DAY SIX - Wednesday, September 13

UP CLOSE WITH 1341F

I leave Silver Gate at 5:39 on my last full day for a while. The sky is overcast and it feels chilly at 31 degrees.

As usual, my first stop is at Dorothy’s. We hear distant howling from the back of Jasper Bench but have no visuals. Many people decide to climb Cardiac Hill, but I just can’t convince myself to do it today.

Around 8 AM, Gary calls from Hubbard. He’s spotted a collared gray wolf in the flat, heading west towards Amethyst. Thanks to him, I find it just as it reaches the bottom of the bench. I lose it and find it again higher on the slope. See? I don’t have to climb that hill to see a wolf!

At the same time, Michael sees an uncollared gray near the back of the bench moving east. I get lucky and find that gray for just a split second, as it disappears behind a boulder.

I see Gary’s collared gray once again as it nears the Jasper Creek drainage.

For a while, we have nothing in view, and more people decide to climb the hill. I scope around from the lot, finding sheep, a few elk, sandhills, pronghorn and bison, including a very thin-looking bull.

Michael finds his gray again on Amethyst now, still heading east. He moves to Hubbard and I join him there. We watch this gray travel slowly and steadily down the bench. Michael says “that’s 907F”. Yay! I am always glad to see her.

At the small fan west of the big fan she stops near the treeline. She seems to have found something small to eat, maybe a cache from an earlier carcass? She sits down to eat, becoming harder to see in the high sage.

She takes her time with her meal, then gets up and heads back west, this time following a sneakier route just inside the treeline.

When she enters the thicker trees of Amethyst drainage I lose her, so I head to the Ranch. Rick and I scope from here but we never find her.

Missy and Andy arrive and join us. We see three coyotes by the river and a bald eagle perched in a cottonwood tree but never find the wolf again.
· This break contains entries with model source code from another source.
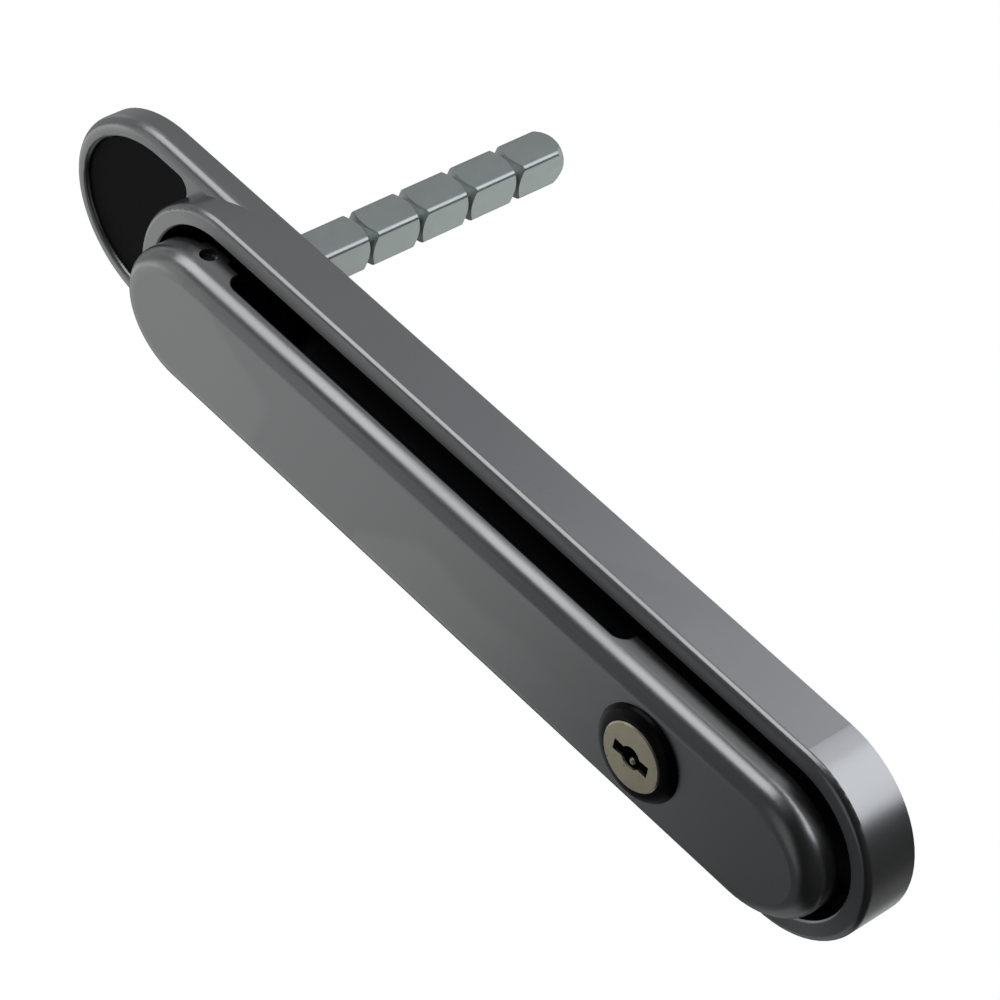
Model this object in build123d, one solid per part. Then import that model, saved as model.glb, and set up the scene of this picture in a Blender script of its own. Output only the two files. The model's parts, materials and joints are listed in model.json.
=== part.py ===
from build123d import *

import os
from math import cos, radians, sin, tan

# Low-profile door handle that folds flat into its own backplate, for a bi-fold door.
# X runs across the handle, +Z up along it, and -Y out of the door towards the hand.
# The origin is on the spindle's axis in the plane of the door's face.
# A height is measured out from the door's face, towards the hand. Behind the door's face it is negative.

# Backplate
plate_half_width = 19.7
plate_lower_centre = -148.5
low_end_centre = 23.0
low_end_rise = 23.1
low_height = 5.9
low_edge_round = 2.3
rim_height = 10.9
rim_width = 3.95
rim_outer_round = 1.2
rim_inner_bevel = 0.3
floor_height = 3.0
seat_height = 1.6
relief_depth = 1.2
relief_margin = 6.0
relief_cells = 4
relief_top = -26.0
relief_bottom = -112.0
relief_rib = 3.0
spigot_radius = 12.0
spigot_length = 4.0

# Fixing posts behind the plate, for M5 screws through the door
post_radius = 5.0
post_length = 6.0
post_upper = 30.0
post_spacing = 172.0
post_thread_radius = 2.1
post_thread_end = 1.2

# Black pad in the low end
pad_margin = 3.85
pad_thickness = 1.4
pad_sink = 0.9
pad_rim_round = 0.8
pad_corner_round = 2.5
pad_gap = 0.15

# Spindle
spindle_side = 8.0
spindle_corner_round = 0.85
spindle_reach = 74.4
spindle_socket_gap = 0.05
spindle_insertion = 3.4
spindle_tip_radius = 5.7
groove_first = 24.6
groove_pitch = 12.1
groove_count = 4
groove_neck_radius = 3.2
groove_flare = 0.6
spindle_pin_radius = 1.25
spindle_pin_height = -2.0
spindle_pin_recess = 0.4

# Hub
journal_radius = 8.0
running_gap = 0.05
bush_wall = 1.45
bush_flange_radius = 10.5
bush_flange_thickness = 0.6
axial_gap = 0.15
hub_flange_gap = 0.45
hub_flange_thickness = 2.5
hub_flange_cut = 7.0
tower_front = 5.7
tower_back = 9.0
tower_corner_round = 3.0
washer_thickness = 0.5
washer_rim = 3.0
circlip_thickness = 0.8
circlip_groove = 0.6
circlip_rim = 2.0
journal_tail = 1.0

# Hinge
hinge_depth = 3.1
hinge_pin_radius = 1.5
hinge_pin_recess = 1.5
hinge_recess_radius = 1.75
hinge_washer_thickness = 0.9
fold_limit = 35.0
stop_gap = 0.3

# Lever
lever_side_gap = 2.25
lever_top_gap = 0.85
lever_bottom_gap = 1.95
lever_end_rise = 16.0
lever_thickness = 7.8
lever_slope = 0.31
lever_edge_round = 4.0
lever_skin = 3.5
lever_wall = 2.0
lever_rim_gap = 0.3
ear_radius = 4.0
ear_boss = 0.8
ear_root = 0.5
notch_top = -7.2
notch_bottom = -110.8
notch_rise = 2.9
notch_round = 2.5
notch_edge_round = 0.6

# Black tray inside the lever
liner_gap = 0.1
liner_top = -27.0
liner_bottom = -109.5
liner_depth = 3.4
liner_wall = 1.4
liner_base = 1.3
liner_corner_round = 3.0
liner_ribs = 5
liner_rib_width = 1.2
liner_rib_drop = 0.6

# Lock
lock_place = -122.8
plug_radius = 6.58
plug_standout = 2.0
plug_web = 1.25
plug_edge_bevel = 0.25
keyhole_radius = 2.2
keyhole_length = 8.1
keyhole_neck = 1.9
keyhole_flare = 2.4
keyhole_depth = 2.8
key_post_radius = 0.75
key_post_sink = 0.5
key_post_round = 0.6
key_post_offset = 1.35
bezel_radius = 9.1
bezel_height = 1.75
bezel_seat_depth = 0.12
bezel_seat_gap = 0.1
barrel_radius = 7.8
barrel_gap = 0.05
barrel_end_wall = 1.2
nut_wall = 2.2
nut_side_gap = 0.3
nut_thickness = 2.2
nut_gap = 0.05

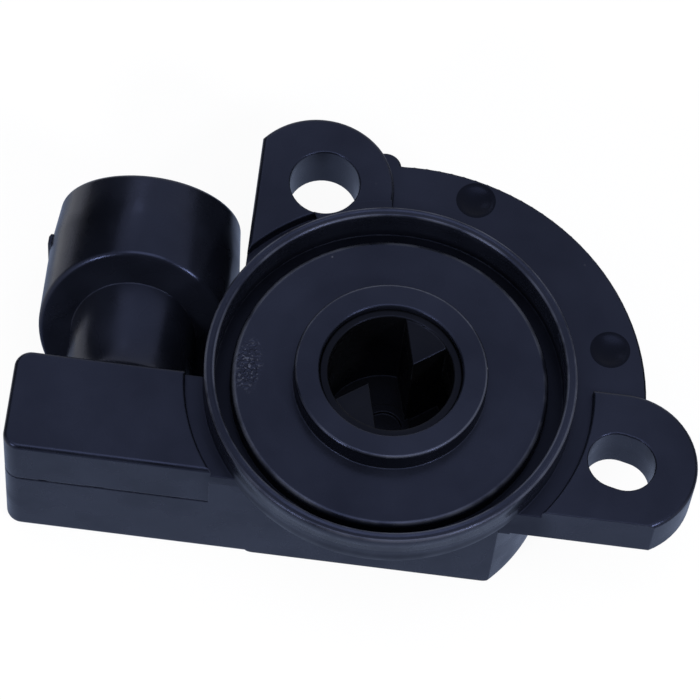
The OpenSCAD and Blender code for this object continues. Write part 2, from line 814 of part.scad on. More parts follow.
module board_leads() {
    supply_a = 180 + asin(-foot_y[0] / track_r);
    ground_a = 180 + asin(-foot_y[2] / track_r);
    color([0.7, 0.7, 0.68])
        printed() {
            arc_band(track_r - strip_w / 2, track_r + strip_w / 2, track_span / 2 + 0.3, supply_a);
            lead_strip(0, track_r * cos(supply_a));
            arc_band(track_r - strip_w / 2, track_r + strip_w / 2, ground_a, 360 - track_span / 2 - 0.3);
            lead_strip(2, track_r * cos(ground_a));
        }
}

// One blade: pin in the socket, leg down to the board and foot under its rivet
module terminal(i) {
    pin_y1 = mouth_y - 2.2;
    foot_end = foot_y[i] - 1.2;
    difference() {
        translate([pin_x[i] - pin_w / 2, 0, 0])
            rotate([90, 0, 90])
                linear_extrude(pin_w)
                    polygon([[pin_y1 - 0.8, conn_z + pin_t / 2], [leg_y - pin_t, conn_z + pin_t / 2],
                        [leg_y - pin_t, foot_bot + pin_t], [foot_end, foot_bot + pin_t], [foot_end, foot_bot],
                        [leg_y, foot_bot], [leg_y, conn_z - pin_t / 2], [pin_y1 - 0.8, conn_z - pin_t / 2],
                        [pin_y1, conn_z - pin_t / 6], [pin_y1, conn_z + pin_t / 6]]);
        translate([pin_x[i], foot_y[i], foot_bot - 1]) cylinder(r = rivet_r + fit_gap, h = pin_t + 2, $fn = 32);
    }
}

module terminal_supply() { color([0.75, 0.75, 0.72]) terminal(0); }

module terminal_signal() { color([0.75, 0.75, 0.72]) terminal(1); }

module terminal_ground() { color([0.75, 0.75, 0.72]) terminal(2); }

module terminal_rivets() {
    top = foot_bot + pin_t + 0.02;
    bot = board_bot - 0.02;
    head = 0.3;
    color([0.8, 0.65, 0.35])
        for (i = [0:2])
            translate([pin_x[i], foot_y[i], 0])
                rotate_extrude($fn = 32)
                    polygon([[0.22, bot - head], [rivet_head_r, bot - head], [rivet_head_r, bot], [rivet_r, bot],
                        [rivet_r, top], [rivet_head_r, top], [rivet_head_r - 0.15, top + head], [0.22, top + head]]);
}

module blade_slots(y0, y1) {
    for (i = [0:2])
        translate([pin_x[i] - pin_w / 2 - fit_gap, y0, conn_z - pin_t / 2 - fit_gap])
            cube([pin_w + 2 * fit_gap, y1 - y0, pin_t + 2 * fit_gap]);
}

module terminal_block() {
    color([0.25, 0.25, 0.27])
        difference() {
            translate([-conn_x - block_w / 2, block_y0, conn_z - block_h / 2])
                cube([block_w, socket_y - block_y0, block_h]);
            blade_slots(block_y0 - 1, socket_y + 1);
        }
}

module terminal_sealant() {
    color([0.2, 0.17, 0.14])
        difference() {
            translate([-conn_x - block_w / 2, sealant_y0, conn_z - block_h / 2])
                cube([block_w, block_y0 - sealant_y0 - fit_gap, block_h]);
            blade_slots(sealant_y0 - wall, block_y0 + wall);
        }
}

front_housing();
rear_housing();
rotor();
return_spring();
shaft_seal();
seal_retainer();
thrust_washer();
wiper_carrier();
track_brush();
collector_brush();
resistor_board();
resistance_track();
collector_track();
board_leads();
terminal_supply();
terminal_signal();
terminal_ground();
terminal_rivets();
terminal_block();
terminal_sealant();
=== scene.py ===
"""Dresses the throttle position sensor.

It rounds the mouldings, lays a fine crest on the pilot rim, gives every piece its finish and sets the
studio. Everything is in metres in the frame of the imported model: +Z points out of the mounting face, and the
origin lies on the rotor's axis in the plane of the pads.
"""

import json
import math

import bmesh
import bpy
from bpy.props import FloatProperty, FloatVectorProperty, IntProperty, PointerProperty
from mathutils import Matrix, Vector


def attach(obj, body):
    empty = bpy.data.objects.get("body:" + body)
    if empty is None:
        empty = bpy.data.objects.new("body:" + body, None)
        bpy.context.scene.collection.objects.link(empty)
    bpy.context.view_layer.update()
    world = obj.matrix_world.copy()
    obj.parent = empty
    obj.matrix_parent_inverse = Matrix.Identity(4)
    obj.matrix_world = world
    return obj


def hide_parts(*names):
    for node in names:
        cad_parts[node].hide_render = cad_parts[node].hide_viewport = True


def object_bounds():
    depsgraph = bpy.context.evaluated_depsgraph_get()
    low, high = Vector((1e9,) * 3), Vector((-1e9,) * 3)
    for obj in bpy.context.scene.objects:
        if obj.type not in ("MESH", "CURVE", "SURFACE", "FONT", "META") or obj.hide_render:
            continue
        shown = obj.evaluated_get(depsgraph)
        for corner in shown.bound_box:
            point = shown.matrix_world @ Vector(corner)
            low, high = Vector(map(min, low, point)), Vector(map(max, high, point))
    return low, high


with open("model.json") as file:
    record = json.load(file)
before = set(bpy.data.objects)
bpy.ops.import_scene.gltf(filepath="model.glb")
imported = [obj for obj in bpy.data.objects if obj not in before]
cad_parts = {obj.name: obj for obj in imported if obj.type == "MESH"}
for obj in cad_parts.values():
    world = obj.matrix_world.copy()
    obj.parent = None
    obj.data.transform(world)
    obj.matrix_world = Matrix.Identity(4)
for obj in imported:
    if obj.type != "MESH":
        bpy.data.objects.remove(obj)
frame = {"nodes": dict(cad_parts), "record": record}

CAD_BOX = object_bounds()

bl_info = {
    "name": "Throttle Position Sensor",
    "version": (1, 0, 0),
    "blender": (4, 5, 0),
    "location": "View3D > Sidebar > Sensor",
    "description": "Builds the looks of a rotary throttle position sensor around its packed solids",
    "category": "Object",
}

MM = 0.001
MERGE_DISTANCE = 2e-7
FLAT_ANGLE = math.radians(0.4)
SHARP_ANGLE = math.radians(32)
SKIN = 0.02 * MM
BEVEL_SAMPLES = 6
PLASTIC_IOR = 1.47
CREST_TURNS = 240
WEB_STEPS = 60
MOUNTS = {mount["name"]: mount for mount in frame["record"]["mounts"]}

# Where the edges to be rounded are looked for.
COLLAR_EDGE_Z = (2 * MM, 4 * MM)
RIM_FOOT_EDGE_Z = (-3.5 * MM, -2 * MM)
SLOT_REACH = 4.2 * MM
SHROUD_END_Y = (1.5 * MM, 12 * MM)
SHROUD_RIGHT_X = -17.6 * MM
ROTOR_EDGES_FROM_Z = -11 * MM

# Each softbox's width and depth, and its place; all point at the origin.
SOFTBOXES = {
    "back": ((0.10, 0.06), (-0.16, 0.39, 0.49)),
    "right": ((0.12, 0.10), (0.39, -0.33, 0.40)),
    "left": ((0.08, 0.08), (-0.34, -0.42, 0.31)),
    "top": ((0.40, 0.40), (0, -0.10, 0.60)),
}


def length(name, text, default_mm):
    """A length property that is written in millimetres."""
    return FloatProperty(name=name, description=text, default=default_mm * MM, unit="LENGTH", precision=5)


def angle(name, text, default_deg):
    """An angle property that is written in degrees."""
    return FloatProperty(name=name, description=text, default=math.radians(default_deg), subtype="ANGLE")


def colour(name, text, default):
    """A colour property in linear values."""
    kind = {"subtype": "COLOR", "size": 3, "min": 0, "max": 1}
    return FloatVectorProperty(name=name, description=text, default=default, **kind)


def share(name, text, default):
    """A property from 0 for nothing to 1 for all."""
    return FloatProperty(name=name, description=text, default=default, subtype="FACTOR", min=0, max=1)


def power(name, text, default):
    """A lamp's power property, in watts."""
    return FloatProperty(name=name, description=text, default=default, unit="POWER")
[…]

I take Missy and Andy to Dorothy’s so I can orient them to the area. I point out the line of trees at the top of Jasper Creek, or at least where it connects to the unseen rendezvous meadow. I name it the “scrawny grove.”

Around noon a rain squall arrives, sending us into our cars. We head east. Missy and Andy need to walk the dogs and check into their motel and I need to do my stretches.

We reconvene at Dorothy’s around 5PM and continue searching for Junctions. We find the usual sandhills, elk, bison and pronghorn. Then Missy finds a bear up on the slope we call The Bell! Yay Missy! The bear moves up higher and higher, all the way to skyline so lots of people get to see it.

The rain has left a very pretty mist on the mountains, wafting here and there.

Then Krystina radios for us to come to the Confluence. When we arrive, we find she has spotted 1341F, bedded right across the Soda Butte, east of its confluence with the Lamar. We are wide-eyed but stay very quiet as we set up our scopes.

Wolf 1341F blends into her surroundings extremely well. If she doesn’t move, it is truly hard to see her, even though she is barely 100 yards away. She’s almost too close for my scope. I use my binoculars for most of this sighting.

She seems restless and keeps looking across to a sharp bend in the creek, full of willows, rocks and driftwood.

She gets up and moves closer, re-beds, coughs, and scratches a bit. I look at Missy and Andy. We are so happy to be seeing this!

A visitor arrives from the east (but doesn’t stop) tells us there are two coyotes just below the road right at the bend and that he thinks he can smell something dead there.

1341 gets up again and crouches into a stalking position. She crosses two shallow channels of the creek and disappears into the thicket. The coyotes burst out on the road-side of the thicket and stop in the road, looking back.

We can’t see the wolf anymore but alas, two cars drive to that spot and stop to look. We know they will spook her, and sure enough, she comes out quickly, walking back west along the sandbank actually getting closer to us.

A family with two kids has stopped. I lower my scope to give them a look. A few people try to go past us on foot with cameras, but Krisztina stops them. She explains the wolf will leave if they do that. She helps them find the wolf from her position and they are happy to get photos from there.

1341F beds down again on the sand, blending in again. She stays here quite a while, even lowering her head onto her paws for a brief nap.

Darkness is coming, and now that she’s flushed the coyotes, she will get some kind of meal very soon.

Around 7:45 I can’t see well enough anymore, even this close, so I quietly thank Krisztina once more, hug Missy and Andy and drive east. I think the smile on my face lasted the whole way.

Today I saw: a grizzly bear, bison, coyotes, sandhill cranes, a bald eagle, elk, pronghorn, bighorn sheep, four Junction wolves including 907F, 1341F, another collared gray and an uncollared gray, and the spirits of Allison, Richard and Jeff.